Why is NHS Scotland staff absence so much lower?


According to the Guardian yesterday:

Absence rates in some hospitals are now between 8% and 12%, versus the health service’s normal level of 4%, just as the NHS comes under the greatest strain in its history.

Three days ago, The Scottish Academy of Medical Royal Colleges and Faculties warned health services were in danger of being overwhelmed. Their warning was heavily reported in the Scottish media:


However, as Andrew Marr put it, when you look at the data, isn’t the truth that it isn’t?

Here are the data:


There are approximately 160 000 staff in NHS Scotland. The absence level peaked at 5.8% in early April, fell to 0.7% in August, climbed to 2% in November and is now at 1.7%.

So, staff absence in NHS England is 4 to 6 times higher than in Scotland.

Why is this the case?

Could the fact that the community infection level in Scotland is consistently only half of that in England, be important?

Could the fact that NHS Scotland is far better staffed be a factor too?

6 thoughts on “Why is NHS Scotland staff absence so much lower?

  1. The ConDem Tories cut the NHS funding £20Billion from 2015 to 2020. Elected to protect the NHS. They cut funding. The NHS needs £10Billion. The Tories have offered £4Billion. They have increased Defence spending £Billions, The SNP Gov have to mitigate the cuts and increased funding in Scotland.


  2. The real problem is we still get our news from “somewhere else”.

    The so called “Scottish media” compliantly stay silent when such blatant lies are being spun. Their salaries and careers are far more important to them than reporting truth.


  3. I suspect that the level of staff absence in NHS Scotland is lower for several reasons – higher staffing levels, clear SG and general public support for the NHS, high levels of trade union membership.

    I know that the ‘professional associations’ get a lot of unchallenged publicity in the media and can be quite venal in their self-seeking statements, but they along with the unions representing other staff levels, are able to defend the working conditions of their memberships.

    These other unions do not get as much sympathy in the media that the ‘professional associations’ do. (Their members did not go to the ‘right’ schools or attend the sort of dinner parties the ‘professional’ grades do.)

    I suspect, too, that there is a higher level of ‘sense of duty to the community’. The population distribution of Scotland, outside the central belt and the east coast, is sparse and I think this does generate a greater sense of community and the ‘we’re all in this together’. Of course, such a sense is seen in England, too, but, I think the greater density of population and greater degree of movement makes the development of such a sense more difficult. But, even in pretty densely populated areas, such as Lewisham borough in London, there are excellent examples of community self-help. Perhaps the very high degree of multi-ethnicity is a factor: no group, not even ‘white English’, constitutes the majority of the population.

    Liked by 2 people

  4. The BBC’s mis-reporting of quantitative evidence on Covid-19 has become a epidemic in its own right.

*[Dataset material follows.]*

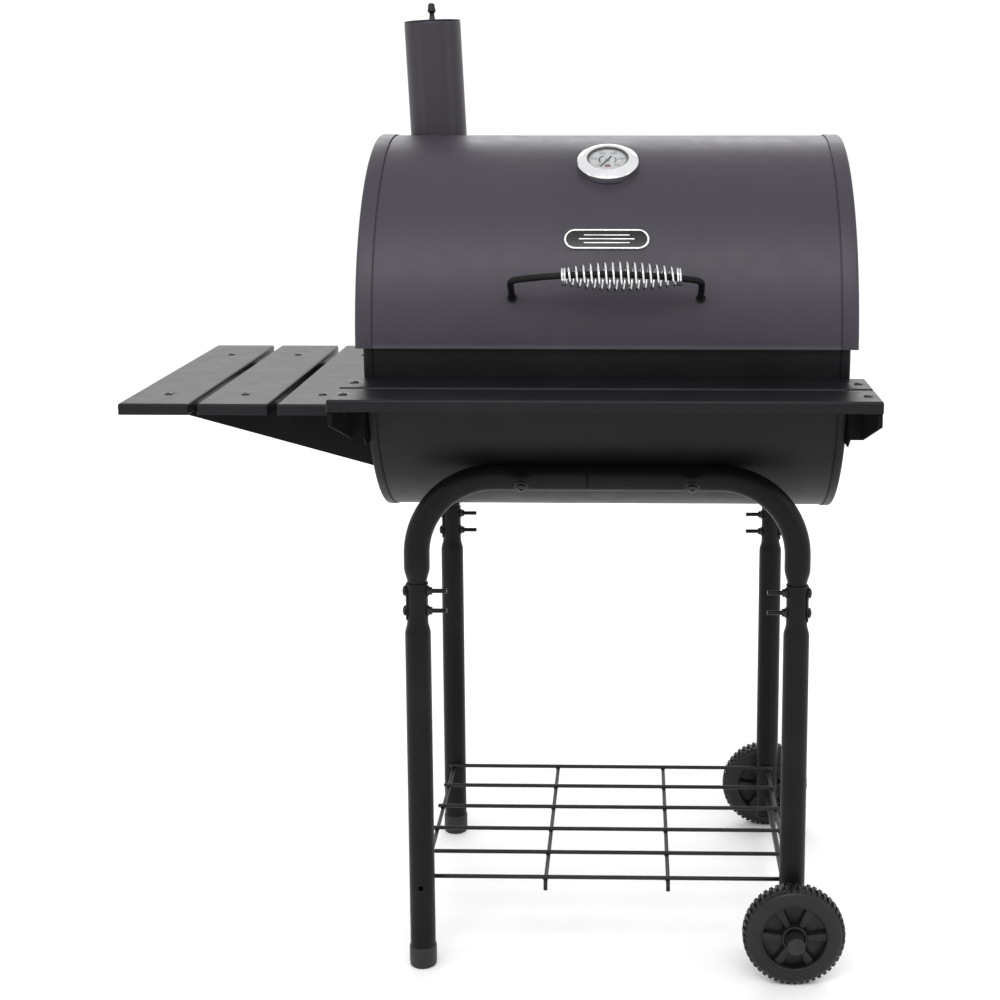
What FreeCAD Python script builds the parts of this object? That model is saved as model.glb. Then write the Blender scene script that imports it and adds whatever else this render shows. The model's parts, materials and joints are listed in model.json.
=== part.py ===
import FreeCAD, Part
import math
import os
import Sketcher

# Barrel charcoal grill on a tube cart. Millimetres, +Z up. Everything is laid out about
# the barrel's centre line (X along the barrel, front towards -Y, floor at Z 0) and then
# stood so that the whole grill is centred on the Z axis.

DRIVING = {
    # barrel: lid over fire box
    "barrel_z": 826, "lid_rad": 253, "box_rad": 246, "sheet": 1.2,
    "lid_half": 305, "lid_band": 20, "box_half": 296, "box_band": 11, "box_lip": 12,
    # tube cart
    "leg_x": 241, "leg_y": 201, "tube_rad": 16.5, "tube_wall": 1.5, "bend_rad": 100,
    "seam_x": 24, "neck_top": 518, "neck_foot": 467, "neck_rad": 13.5, "neck_cone": 10,
    "spigot_rad": 11.9, "spigot_z": 462, "wheel_leg_z": 30, "foot_leg_z": 4,
    "cap_rad": 17.8, "cap_high": 28,
    "joint_bolt_low": 481, "joint_bolt_high": 507, "strap_wide": 13, "saddle_x": 107,
    # wheels and axle
    "axle_rad": 4, "axle_z": 66, "wheel_rad": 66, "wheel_wide": 34, "wheel_y": 237,
    "rim_rad": 41, "hub_rad": 17, "wheel_web": 6, "spoke_deep": 24, "spoke_root": 4, "spoke_tip": 7,
    "axle_cap_rad": 11.5, "axle_cap_high": 20, "axle_cap_dome": 3, "run_gap": 0.06,
    # bottom wire rack
    "rack_z": 108, "wire_rad": 2.7, "rack_x": 248, "rack_cross_x": 80.5, "rack_pitch": 73,
    # shelves: folded sheet slats on folded brackets
    "slat_sheet": 1.2, "slat_deep": 14, "slat_bend": 3, "slat_gap": 11,
    "side_top": 756, "side_reach": 600, "side_slat": 87, "side_half": 247,
    "side_front_hole": 72, "side_rear_hole": 403,
    "front_top": 790, "front_reach": 403, "front_slat": 75, "front_half": 314,
    "front_gap": 8, "front_hole_x": 301,
    "plate": 1.5, "bracket_flange": 18, "gusset_deep": 76, "gusset_tip": 551,
    "side_bolt_high": 14, "side_bolt_low": 54,
    # fasteners
    "screw_rad": 2.5, "screw_head": 5.5, "screw_crown": 2.4, "screw_long": 22,
    "bolt_rad": 3, "bolt_head": 7, "bolt_crown": 4, "short_bolt": 15, "small_head": 6,
    "small_crown": 3, "nut_rad": 6, "nut_high": 5, "hole_gap": 0.3, "seat_gap": 0.15,
    # lid furniture
    "handle_x": 114, "handle_lift": 14, "handle_tilt": 35, "handle_reach": 47,
    "rod_rad": 4, "rod_bend": 12, "rod_bow": 13, "rod_root": 10,
    "coil_left": 54, "coil_right": 91, "coil_end_rad": 9.6, "coil_mid_rad": 17.4,
    "coil_wire": 1.35, "coil_hang": 7,
    "gauge_tilt": 58.5, "gauge_rad": 39, "gauge_neck": 7.5, "gauge_stem": 3.5,
    "badge_tilt": 31, "badge_long": 104, "badge_high": 27, "badge_thick": 3,
    "stack_x": 232, "stack_y": 50, "stack_rad": 38, "stack_top": 1229, "stack_lean": 2.6,
    "stack_ledge": 3, "stack_tab": 12, "stack_tab_long": 14, "stack_screw": 8,
    # hinges at the back
    "hinge_x": 170, "hinge_y": 262, "hinge_z": 834, "hinge_pin": 2.5, "hinge_wide": 40,
    "knuckle_rad": 5, "knuckle_half": 8, "leaf_sheet": 2, "leaf_drop": 50, "leaf_high": 36,
    "arm_drop": 16, "flap_high": 34, "flap_foot": 4, "flap_tilt": 9,
    "hinge_bolt_x": 10, "hinge_bolt_drop": 31,
    # grates inside
    "grate_z": 812, "grate_half_y": 228, "grate_long": 280, "grate_rod": 3, "grate_bar": 2.2,
    "fire_z": 704, "fire_half_x": 280, "fire_half_y": 150,
    # round air vents
    "vent_z": 690, "vent_rad": 42, "vent_hole": 12.5, "vent_pitch": 26, "vent_tab": 12,
    "damper_hole": 10, "damper_pitch": 22, "damper_tab": 12, "damper_tab_long": 9,
}

doc = FreeCAD.newDocument("BarrelGrill")


class Dim:
    """A length or angle held both as a number and as the expression that gives it."""

    def __init__(self, number, text=None):
        self.number = float(number)
        self.bound = text is not None
        self.text = text if self.bound else "(" + repr(self.number) + ")"

    def _join(self, sign, other, number):
        joined = Dim(number, "(" + self.text + sign + other.text + ")")
        joined.bound = self.bound or other.bound
        return joined

    def __add__(self, other):
        other = dim(other)
        return self._join(" + ", other, self.number + other.number)

    def __sub__(self, other):
        other = dim(other)
        return self._join(" - ", other, self.number - other.number)

    def __mul__(self, other):
        other = dim(other)
        return self._join(" * ", other, self.number * other.number)

    def __truediv__(self, other):
        other = dim(other)
        return self._join(" / ", other, self.number / other.number)

    def __neg__(self):
        return self * -1

    __radd__ = __add__
    __rmul__ = __mul__

    def __rsub__(self, other):
        return dim(other) - self


def dim(value):
    return value if isinstance(value, Dim) else Dim(value)


def cosine(angle):
    angle = dim(angle)
    return Dim(math.cos(math.radians(angle.number)), "cos(" + angle.text + ")")


def sine(angle):
    angle = dim(angle)
    return Dim(math.sin(math.radians(angle.number)), "sin(" + angle.text + ")")


def root(square):
    return Dim(math.sqrt(square.number), "sqrt(" + square.text + ")")


class Dims:
    """The driving dimensions, one spreadsheet cell each, read back by name."""

    def __init__(self):
        cells = doc.addObject("Spreadsheet::Sheet", "Dims")
        for row, (alias, value) in enumerate(DRIVING.items(), start=1):
            cells.set("A%d" % row, alias)
            cells.set("B%d" % row, str(value))
            cells.setAlias("B%d" % row, alias)
        doc.recompute()
        for alias in DRIVING:
            setattr(self, alias, Dim(cells.get(alias), "Dims." + alias))


d = Dims()
LEFT, RIGHT, FRONT, REAR = -1, 1, -1, 1
DRILL = 20  # long enough to pass through one sheet or plate
THIRDS = (0, 120, 240)
AXES = {"x": FreeCAD.Vector(1, 0, 0), "y": FreeCAD.Vector(0, 1, 0), "z": FreeCAD.Vector(0, 0, 1)}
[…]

This morning (31 December), a TODAY presenter on Radio 4 stated this (at c.7.50am), in terms: “More than 23,000 patients in hospital in England and Scotland, above the April peak …. ”

    I haven’t indulged in this ‘useless’ past-time for a while but thought I would for one last time in 2020 – submitting a complaint to the BBC. (So much time on my hands with no family gatherings to plan for this year is my only excuse!)

    “This reporting is inaccurate and a misrepresentation. I am especially concerned with the latter.

    According to UK government data the latest figures for England & Scotland at the time of broadcast are for 29 December. (Source: https://coronavirus.data.gov.uk/details/healthcare )

    The ‘More than 23,000” figure is only found for the whole of the UK, NOT for England plus Scotland: it is for 28th December, the latest available data for all four UK nations.

    On the 28th the actual figures for patients in hospital in (just) England & Scotland were: England = 20,426; Scotland = 1,040 (TOTAL = 21,466). There are later figures available for England & Scotland only, for 29th December: England = 21,787; Scotland = 1,092 (TOTAL = 22, 879). To be accurate, note the totals are less than 23,000!

    The historic comparison made by TODAY is my more SUBSTANTIVE concern. The ‘April peak’ for England for patients in hospital was 12th April. Here are the data for that day: England = 18,974, Scotland = 1,487. So yes, the latest figure for England (at 21,787) is substantially ABOVE this April peak: by stark contrast, the latest figure for Scotland (at 1,092) is substantially BELOW the number on that same 12th April day.

    The peak in terms of patient numbers in Scotland was actually 19 April. On that day the number was 1,520, i.e. 428 more patients than on 29 December (1,092).

    So the lumping of England & Scotland together in a TODAY broadcast to highlight patient numbers exceeding an April peak is: (a) unnecessary – disaggregated data are readily available to BBC researchers/editors; and (b) seriously misrepresents what is actually (factually) occurring across the UK.

    TODAY might consider informing listeners on relevant population ratios for England and Scotland to illustrate even further the stark contrast it hid this morning! ”

    I await a reply with no expectation!